An opportunity presented itself a few days later to go and so I did. I had flowers that child number three picked out for his brother. Well it would seem that I also forgot a few things. I forgot my boots (even though the snow was well over my knees), a shovel to dig a path to the grave site and to dig down into the snow to find Jeremy's headstone, and gloves to keep my hands free from the cold snow. At times I can be so consumed with grief that I cannot think logically. Anyway, I decided to forge ahead even though I did not have some essential tools needed for the job.

Well through the snow I climbed. I lost my shoe more than once, my pants were wet, and the snow had collected in the bottom of my shoes where my big toe belonged. I think the exact place where Jeremy's grave is located will forever be etched in my soul. My feet moved one foot in front of the other until I reached the place where I needed to be. I dug into the snow with my bare hands, missed the desired location, and found mud. I moved over about three inches and found Jeremy's headstone. I was relieved to have found it beneath the frigid snow.

I prayed, I cried, and then took several deep cleansing breaths. The world seemed so quiet at that moment in time. I couldn't help but to notice how beautiful the surroundings were all around me. The snow was pure white and completely undisturbed for as far as I could see. No footprints. No dirty snow. No debris on the ground. A few large birds that looked like hawks were flying above me and there were a few clouds in the baby blue sky. All I could see was nature's beauty in it's purest form. I felt this immediate warmth and sense of peace wash over me in that moment. I stood still and took a few more moments to enjoy the peacefulness. It was then that I realized there was more to the story and the pages began to unfold before my eyes. I didn't move as I absorbed the lesson within my soul.

"Amy, I created all of this. I created the trees, the birds, and the clouds in the sky. I created the beautiful snow that has blanketed the earth that is before your eyes. I created you and your precious son, Jeremy. I created all of this and much more.

The snow is pure white and peaceful when it falls. At first the landscape with the fresh fallen snow settling on the branches of the trees and the pure white blanket of snow covering the ground is captivating. It is peace in one of the simplest forms. Each snowflake is it's own creation, each one different and unique. The snowflakes can work together to change the landscape of the world. During a storm like this one with over 30 inches of snow on the ground, one can almost loose their bearings as the scenery around them can appear so different. Time moves forward, the sun shines, and then as the days go by, the snow begins to melt. The pollution and damage from the earth settles in and the snow becomes gray and even black from the dirt of this world. The snow has lost some of it's beauty as humanity moves it out of their way to resume normal activities in their lives. The peaceful scene begins to fade away with each passing day.

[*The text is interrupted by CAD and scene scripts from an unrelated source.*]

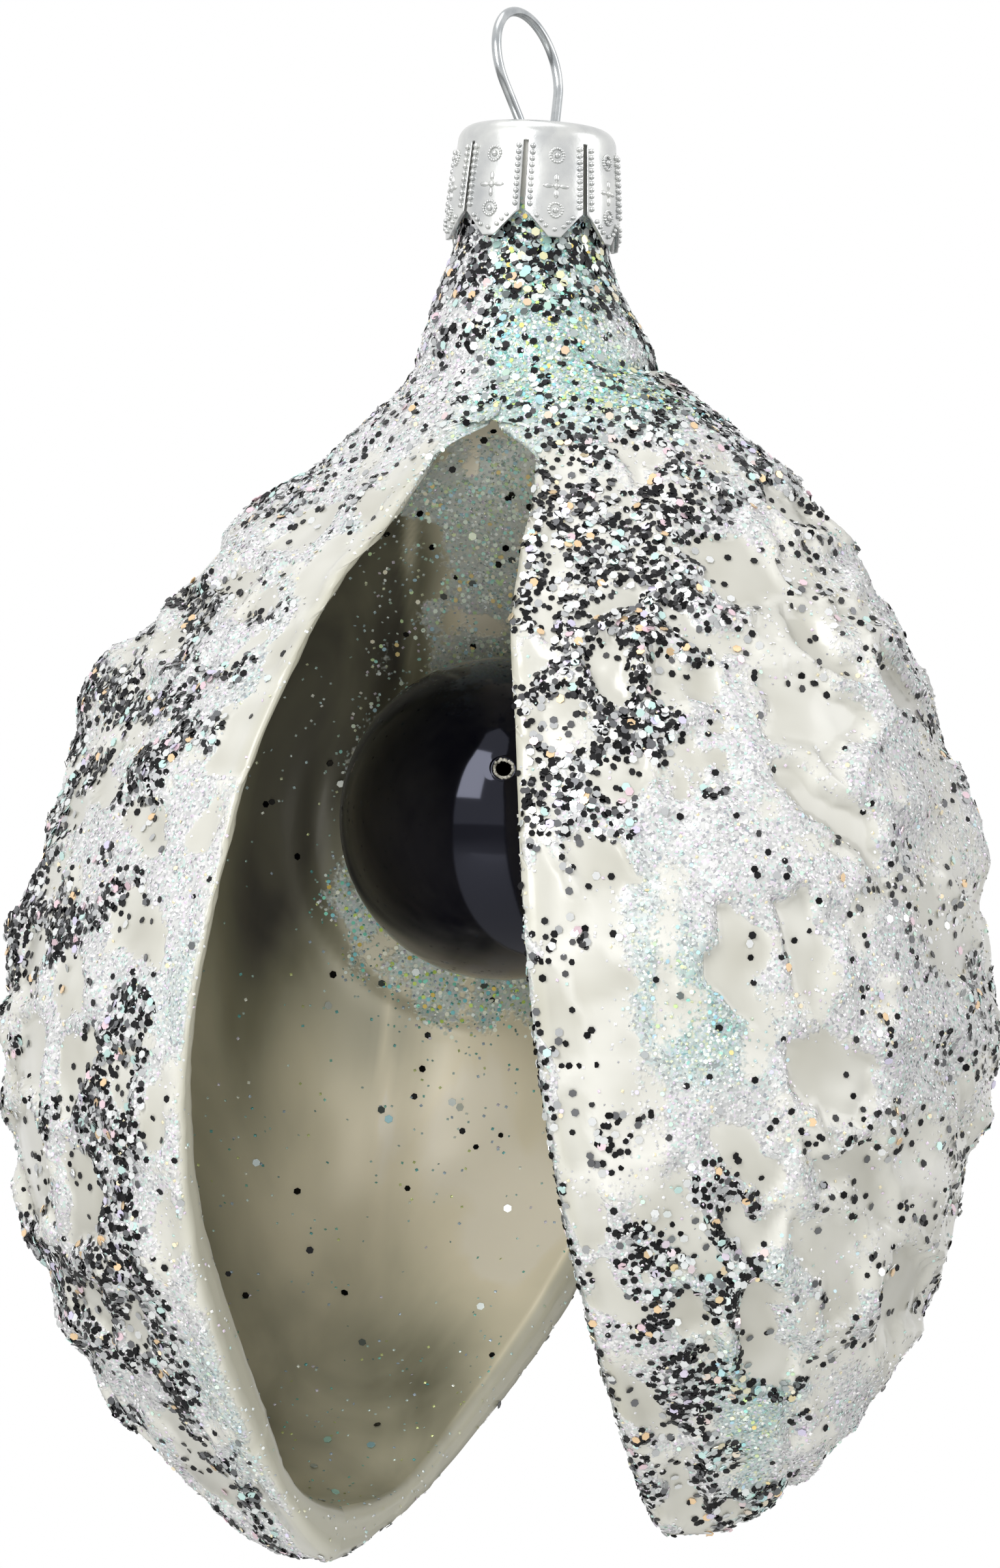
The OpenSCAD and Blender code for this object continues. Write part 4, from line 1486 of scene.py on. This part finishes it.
def soft_lamp(name, place, aim_height, width, height, watts, in_shine):
    """A soft box aimed at a height on the ornament's own upright line, all in metres."""
    data = bpy.data.lights.new(name, "AREA")
    data.shape = "RECTANGLE"
    data.size = width
    data.size_y = height
    data.energy = watts
    lamp = into_scene(name, data)
    lamp.location = place
    towards = Vector((0, 0, aim_height)) - Vector(place)
    lamp.rotation_euler = towards.to_track_quat("-Z", "Y").to_euler()
    lamp.visible_glossy = in_shine


def floor():
    """A broad pale floor well below the hanging ornament."""
    angles = np.linspace(0, 2 * math.pi, FLOOR_SIDES, endpoint=False)
    rim = np.stack([FLOOR_R * np.cos(angles), FLOOR_R * np.sin(angles),
                    np.full(FLOOR_SIDES, FLOOR_Z)], 1)
    mesh = bpy.data.meshes.new("floor")
    mesh.from_pydata((rim * MM).tolist(), [], [tuple(range(FLOOR_SIDES))])
    disc = into_scene("floor", mesh)
    material = bpy.data.materials.new("matt_white_floor")
    tree = cleared(material)
    diffuse = add(tree, "ShaderNodeBsdfDiffuse", {"Color": linear("#F2F2F0")})
    add(tree, "ShaderNodeOutputMaterial", {"Surface": diffuse.outputs["BSDF"]})
    mesh.materials.append(material)


def camera():
    """Looks up at the ornament from slightly below, rolled a little to one side."""
    tilt = math.radians(VIEW_TILT)
    roll = math.radians(VIEW_ROLL)
    forward = Vector((0, math.cos(tilt), -math.sin(tilt)))
    right = Vector((1, 0, 0))
    up = right.cross(forward)
    up_rolled = up * math.cos(roll) - right * math.sin(roll)
    right_rolled = right * math.cos(roll) + up * math.sin(roll)
    target = Vector(CAP * MM) + right * (VIEW_RIGHT * MM) - up * (VIEW_DROP * MM)
    place = target - forward * VIEW_DISTANCE
    data = bpy.data.cameras.new("camera")
    data.sensor_width = SENSOR_W
    data.lens = SENSOR_W * VIEW_DISTANCE / (VIEW_TALL * MM)
    data.clip_start = 0.05
    data.clip_end = 20.0
    seen = into_scene("camera", data)
    turn = Matrix((right_rolled, up_rolled, -forward)).transposed()
    seen.matrix_world = Matrix.Translation(place) @ turn.to_4x4()
    bpy.context.scene.camera = seen


# ---------------------------------------------------------------- the ornament

aluminium = stamped_aluminium()
glass = frosted_pearl_glass()
foils = {label: glitter_foil(label + "_foil", *FOILS[label]) for label in FOILS}

hanger_wire(drawn_steel_wire())
crown_cap(aluminium)
cap_beads(aluminium)
glass_parts = {
    "neck": neck(glass),
    "left": valve(LEFT, "left_shell_half", glass),
    "right": valve(RIGHT, "right_shell_half", glass),
}
pearl(black_pearl_glass())
hole_ring(broken_glass_edge())
glue(clear_glue())

for label, foil, (mask, sides, low_cone), rows in (
        ("hexagons", "hexagon", ("dark", 6, False), HEXAGONS),
        ("fine_glitter", "fine", ("film", 4, True), FINE_GLITTER),
        ("bright_glitter", "bright_aqua", ("spark", 6, False), BRIGHT_GLITTER)):
    flakes = glitter_tree(label, mask, sides, low_cone)
    for part, row in rows.items():
        strew(f"{part}_{label}", glass_parts[part], flakes, foils[foil], *row)

floor()
world_light(ROOM_LEVEL)
for name, measures in LAMPS.items():
    soft_lamp(name, *measures)
camera()

scene = bpy.context.scene
scene.view_settings.view_transform = "Standard"
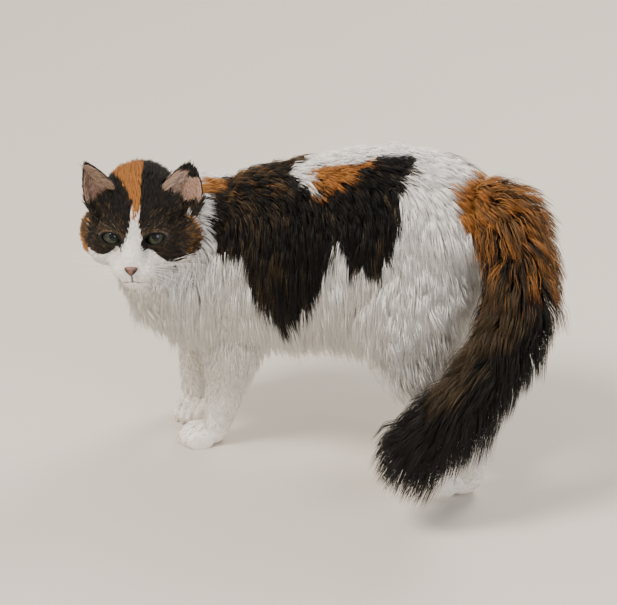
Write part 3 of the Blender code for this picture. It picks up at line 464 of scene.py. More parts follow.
def toe_places(name):
    """(centre, heading) of the four toes of a foot."""
    (x, y), heading = PAWS[name]
    turn = turned(heading)
    for index in (-1.5, -0.5, 0.5, 1.5):
        forward = (0.20 if abs(index) < 1 else 0.12) * PAW_SIZE[0]
        local = Vector((forward, index * 0.235 * PAW_SIZE[1], 0.33 * PAW_SIZE[2]))
        yield Vector((x, y, 0.0)) + turn @ local, heading - index * 4.0


def add_paw(builder, name):
    """Adds a foot of an instep and four toes to a bmesh."""
    (x, y), heading = PAWS[name]
    turn = turned(heading)
    instep = Vector((x, y, 0.0)) + turn @ Vector((-0.14 * PAW_SIZE[0], 0, 0.44 * PAW_SIZE[2]))
    add_ball(builder, instep, INSTEP_SHARES, PAW_FUR, heading)
    for centre, toe_heading in toe_places(name):
        add_ball(builder, centre, TOE_SHARES, PAW_FUR * 0.6, toe_heading)


def apply_modifiers(target):
    """Makes the object's mesh what its modifiers show, and drops them."""
    bpy.context.view_layer.update()
    graph = bpy.context.evaluated_depsgraph_get()
    mesh = bpy.data.meshes.new_from_object(target.evaluated_get(graph))
    target.modifiers.clear()
    target.data = mesh


def soften(target, factor, rounds, group=""):
    """Evens out a surface, or only the points of a named group, and applies all modifiers."""
    step = target.modifiers.new("Soften", "SMOOTH")
    step.factor = factor
    step.iterations = rounds
    step.vertex_group = group
    apply_modifiers(target)


def fuse(target, voxel, rounds):
    """Fuses overlapping closed forms into one even surface and softens it."""
    remesh = target.modifiers.new("Fuse", "REMESH")
    remesh.mode = "VOXEL"
    remesh.voxel_size = voxel
    remesh.use_smooth_shade = True
    soften(target, 0.5, rounds)


def combine(target, operation, other):
    """One Boolean between two objects, applied, and the other one removed."""
    step = target.modifiers.new(operation.title(), "BOOLEAN")
    step.operation = operation
    step.solver = "MANIFOLD"
    step.object = other
    apply_modifiers(target)
    bpy.data.objects.remove(other)


def head_distance(points):
    """Signed distance, in millimetres, to the blended forms of the head."""
    forms = HEAD_SINGLE + HEAD_PAIRS + [((x, -y, z), radii) for (x, y, z), radii in HEAD_PAIRS]
    total = np.full(len(points), 1e3)
    for centre, radii in forms:
        scaled = (points - np.array(centre)) / np.array(radii)
        reach = np.linalg.norm(scaled, axis=1) + 1e-9
        slope = np.linalg.norm(scaled / np.array(radii), axis=1) + 1e-9
        distance = reach * (reach - 1) / slope
        near = np.clip(0.5 + 0.5 * (total - distance) / HEAD_BLEND, 0, 1)
        total = total * (1 - near) + distance * near - HEAD_BLEND * near * (1 - near)
    return total


def step_up(values, low, high):
    """0 below low, 1 above high, and smooth between; low may be the larger."""
    share = np.clip((values - low) / (high - low), 0, 1)
    return share * share * (3 - 2 * share)


def head_surface(origin, rays):
    """The outermost point of the head along each ray from a point inside it."""
    origin = np.array(origin, float)
    steps = np.linspace(100.0, 6.0, 142)
    reach = np.zeros(len(rays))
    found = np.zeros(len(rays), bool)
    before = head_distance(origin + rays * steps[0])
    for far, near in zip(steps, steps[1:]):
        here = head_distance(origin + rays * near)
        crossed = ~found & (here <= 0)
        share = before / np.maximum(before - here, 1e-9)
        reach[crossed] = (far + share * (near - far))[crossed]
        found |= crossed
        before = here
    return origin + rays * reach[:, None]


def head_point(origin, ray):
    """The outermost point of the head along one ray from a point inside it."""
    return Vector(head_surface(origin, np.array([ray], float))[0])


def head_shell():
    """The head under its fur: a sphere whose points are drawn in onto the blended forms."""
    builder = bmesh.new()
    bmesh.ops.create_icosphere(builder, subdivisions=6, radius=1.0)
    rays = np.array([vert.co[:] for vert in builder.verts])
    points = head_surface((-12.0, 0.0, -8.0), rays)
    fur = 0.8 + 4.0 * step_up(points[:, 0], 8.0, -30.0)
    for vert, point in zip(builder.verts, points - rays * fur[:, None]):
        vert.co = point
    return object_of("head_shell", builder)


def eye_centre(side):
    """The centre of one eyeball, in head axes."""
    return Vector((0.0, side * EYE_SPACING / 2, 0.0)) / MILLIMETRE


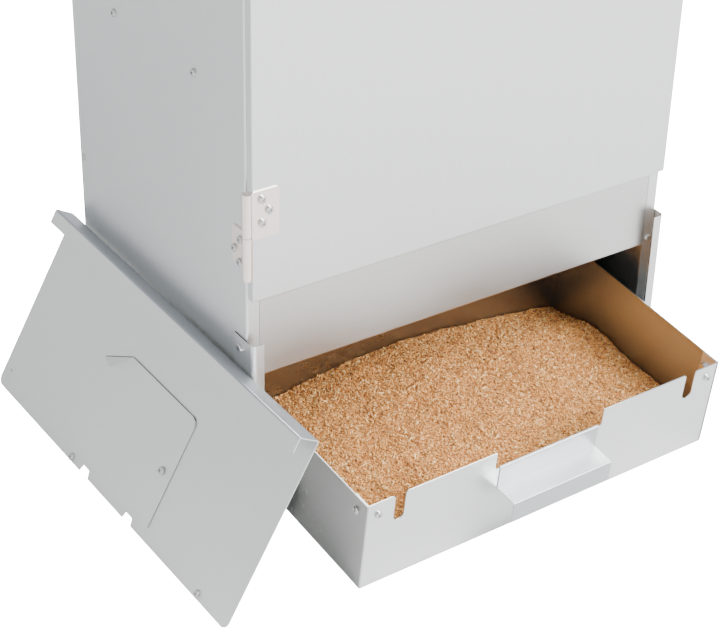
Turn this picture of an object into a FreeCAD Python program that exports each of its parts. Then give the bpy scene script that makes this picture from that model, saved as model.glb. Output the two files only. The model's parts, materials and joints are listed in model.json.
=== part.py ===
import FreeCAD, Part
import math
import os
from FreeCAD import Placement, Rotation, Vector

os.makedirs("parts", exist_ok=True)

# Sheet-metal smoker cabinet. Millimetres, +X right, -Y front, +Z up.
# Origin on the floor, in the middle of the cabinet's base.
SHEET = 1.0
HALF_W = 220.0
HALF_D = 148.0
HEIGHT = 830.0
FLANGE = 12.0
SILL = 12.5
OPENING_TOP = 150.5
STRIP_TOP = 262.0
CHAMBER_TOP = 790.0

CHANNEL_TOPS = (189.0, 184.5)
CHANNEL_DEPTH = 10.9
CHANNEL_FLANGE = 11.0

DOOR_LEFT = -218.6
DOOR_RIGHT = 217.7
DOOR_BOTTOM = 230.0
DOOR_TOP = 812.0
DOOR_FACE = -156.0
DOOR_BACK = -148.4

PIN_X = -225.0
PIN_Y = -158.6
PIN_R = 2.0
KNUCKLE_R = 4.2
KNUCKLE_BORE = 2.3
LEAF = 1.2
HINGE_LEVELS = {"lower": 256.0, "upper": 706.0}

RAIL_LEVELS = {"drip_tray_rails": 392.0, "lower_rack_rails": 492.0, "upper_rack_rails": 592.0}
RAIL_HOLES = (66.0, -69.4)
ROD_RAIL_Z = 722.0
ROD_Y = (-90.0, 0.0, 90.0)
ROD_R = 3.0
ROD_Z = 734.0

DRAWER_HALF = 193.8
DRAWER_DEPTH = 220.0
DRAWER_HEIGHT = 93.4
DRAWER_NOSE = Vector(5.33, -268.23, 0.35)
DRAWER_TILT = 6.25
DRAWER_YAW = 1.41

COVER_HALF = 214.0
COVER_HEIGHT = 182.0
COVER_LIP = 19.8
COVER_DROP = 13.8
COVER_LEAN = 29.42
COVER_TOP_X = -222.3
COVER_MID_Y = -47.8
FLAP_NEAR = -74.1
FLAP_FAR = 66.5
FLAP_TOP = -61.9
FLAP_BOTTOM = -169.0
FLAP_GAP = 0.35
PIVOT = (-60.2, -119.4)
FLAP_STOPS = ((62.3, -177.2), (-165.3, -175.4))
EDGE_RIVET = (202.3, 0.0, -163.6)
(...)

I created this world to be perfect but sin settled in. The snow that you see illustrates this story that I am sharing with you today. My creations are good but as time passes by on earth, some of those creations can become tarnished with dirt, evil, and sin. There is good and bad in this world that you live in on earth. You must learn to follow me as you balance a life between the good and bad. It isn't always one way or the other. There will come a time when I return to this earth to rescue my people once and for all. In heaven you will see, my creations are pure and perfect and will remain so for eternity. Jeremy is here with me now and he has been rescued from the turmoils of this world. Do not worry about his well being.

I wanted you to see this heavenly snow today. The beautiful, undisturbed, peaceful landscape that you see all around you here today at this cemetery, is merely a glimpse of the life that Jeremy now lives, with me in heaven. The world is telling you to feel sad as your feet stand at this cold grave. I urge you to be at peace my child and lavish in this beauty, for it is a taste of what is to come. Have faith and believe that Jeremy is good and perfect in every way. You'll see. I know this world hurts you, I will not leave you or forsake you. I love you and so does Jeremy."

I stood still in astonishment over the message that I had received. I had intended to make a visit and leave. I was not prepared for what had happened while I was there.

As I stood there on the hill overlooking the ground and the trees in the background, I felt a strong sense of peace that Jeremy agreed and that he wanted me to know that he was okay and happy. I also felt like he was also trying to tell me how beautiful it is in heaven. I thought about how he would want me to be happy. So I tried really hard that day to be just that, simply joyful.

God used the snow, something that seems so ordinary to me, to teach me a lesson about heaven. I am opening my eyes, my heart, and my mind to see what he is showing me through the everyday, ordinary miracles of today.

Even as I write this post, I was reminded that this was the third time in a matter of weeks that God used what seems like ordinary snow, to show me the way towards peace as only He can give.

Thank you God for your Heavenly Snow. I'm listening...and following You.